1) downloading Windows exe files from Chinese forums
2) the USB storage provided by network card can still contain malware,
3) or can be accidentally booted from
4) it has universal USB controller, so can become any HID device: keyboard, mouse...
That seems unlikely given that "malware" is signed by Microsoft Windows Hardware Compatibility Publisher.
VMs exist. I highly doubt the author daily drives windows XP.
> 2) the USB storage provided by network card can still contain malware
Well yes, but so can any other drivers. Downloading from the manufactures website isn't any more secure. Even signed drivers have been caught doing nasty stuff.
> 3) or can be accidentally booted from
True, but again this is quite a convoluted, noticeable, and unreliable way to compromize a system. Just injecting a handful of keystrokes will do it, and once the dead is done, the device can hide all evidence of malicious intent.

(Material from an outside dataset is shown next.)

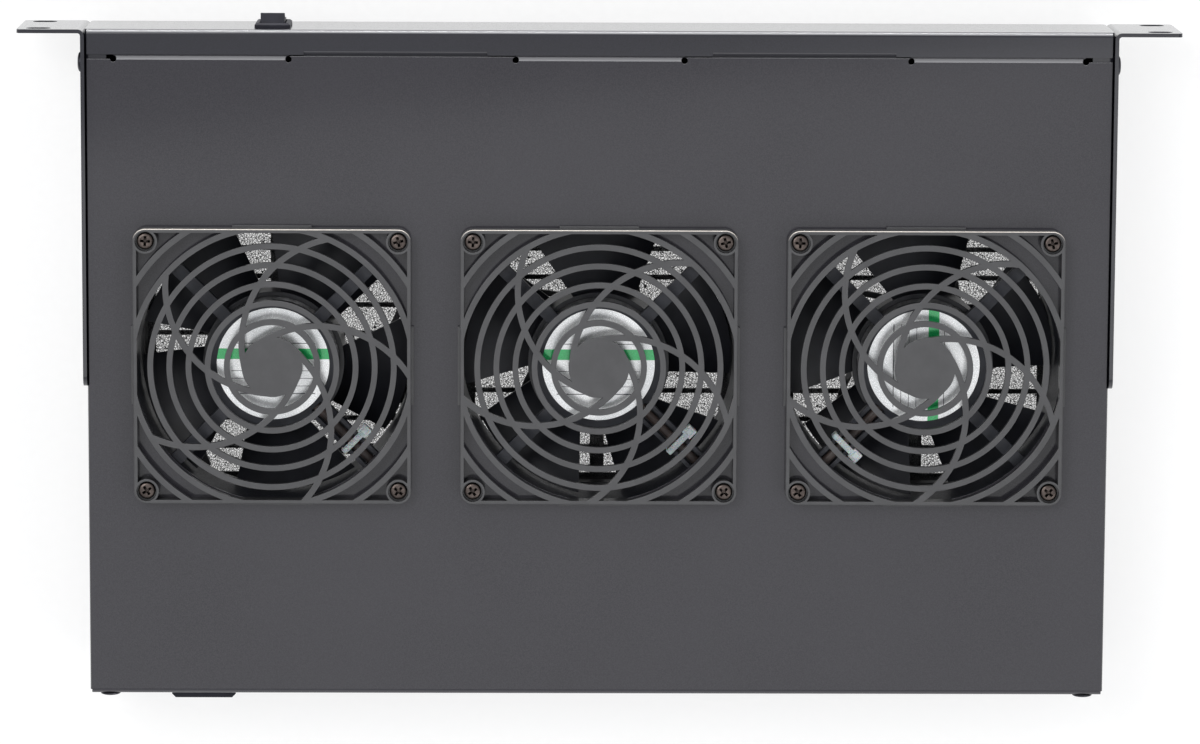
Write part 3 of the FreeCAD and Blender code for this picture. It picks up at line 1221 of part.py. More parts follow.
def build_inlet():
    """Push-in mains inlet: flange outside the rear wall, hollow shroud and three flat pins."""
    x, z = S.inlet_x, INLET_Z
    flange = solid_box("inlet_flange", x - S.inlet_width / 2, TRAY_REAR, z - S.inlet_height / 2,
                       S.inlet_width, S.inlet_reach + S.sheet, S.inlet_height)
    bevelled = doc.addObject("Part::Chamfer", "inlet_bevel")
    bevelled.Base = flange
    doc.recompute()
    edges = [i for i, edge in enumerate(flange.Shape.Edges, start=1)
             if runs_along(edge, 2) and near(edge.CenterOfMass.y, INLET_FACE)]
    bevelled.Edges = [(i, S.inlet_chamfer.value, S.inlet_chamfer.value) for i in edges]
    half = S.socket_width / 2 + S.inlet_body_wall
    tall = S.socket_height / 2 + S.inlet_body_wall
    back = INLET_BACK
    shroud = solid_box("inlet_shroud", x - half, back, z - tall, half * 2, TRAY_REAR - back, tall * 2)
    hollow = start_body("inlet_hollow")
    mouth = start_sketch(hollow, "XZ_Plane", -SOCKET_END)
    wide, high, corner = S.socket_width / 2, S.socket_height / 2, S.socket_corner
    outline(mouth, [
        (x - wide + corner, z - high), (x + wide - corner, z - high), (x + wide, z - high + corner),
        (x + wide, z + high), (x - wide, z + high), (x - wide, z - high + corner)])
    pad(hollow, mouth, S.socket_depth, backwards=True)
    slots = []
    pins = []
    places = [("earth", ZERO, S.earth_pin_rise, S.blade_pin_length + S.earth_pin_extra),
              ("line", S.blade_pin_spacing / 2, -S.earth_pin_rise, S.blade_pin_length),
              ("neutral", -S.blade_pin_spacing / 2, -S.earth_pin_rise, S.blade_pin_length)]
    for name, across, up, length in places:
        low_x = x + across - S.blade_pin_sheet / 2
        low_z = z + up - S.blade_pin_width / 2
        start = back - S.terminal_length
        pins.append(solid_box(f"inlet_pin_{name}", low_x, start, low_z, S.blade_pin_sheet,
                              S.terminal_length + S.inlet_back + length, S.blade_pin_width))
        slots.append(solid_box(f"inlet_slot_{name}", low_x, back, low_z, S.blade_pin_sheet,
                               S.inlet_back, S.blade_pin_width))
    keep(cut("inlet_housing", join("inlet_block", [bevelled, shroud]), hollow, *slots))
    keep(group("inlet_pins", pins))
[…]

> 4) it has universal USB controller, so can become any HID device: keyboard, mouse...
This isn't wtf: a lot of devices nowadays are just microcontrollers hooked up to a USB connector. Quite a few normal USB drives can be reprogrammed to act as keyboards, and be used to get up to all sorts of shenanigans, including ones made outside of China.
I don't know of any modern systems that will execute anything on a newly inserted drive, nor boot from an external drive in the default configuration.
So we are missing a couple of things. First, a vulnerability in the OS/system. Second, an implementation of that vulnerability in a device like this.
Should this design be phased out? Perhaps. There is relatively little difference between not populating the flash memory part of the board and a proper network-only implementation.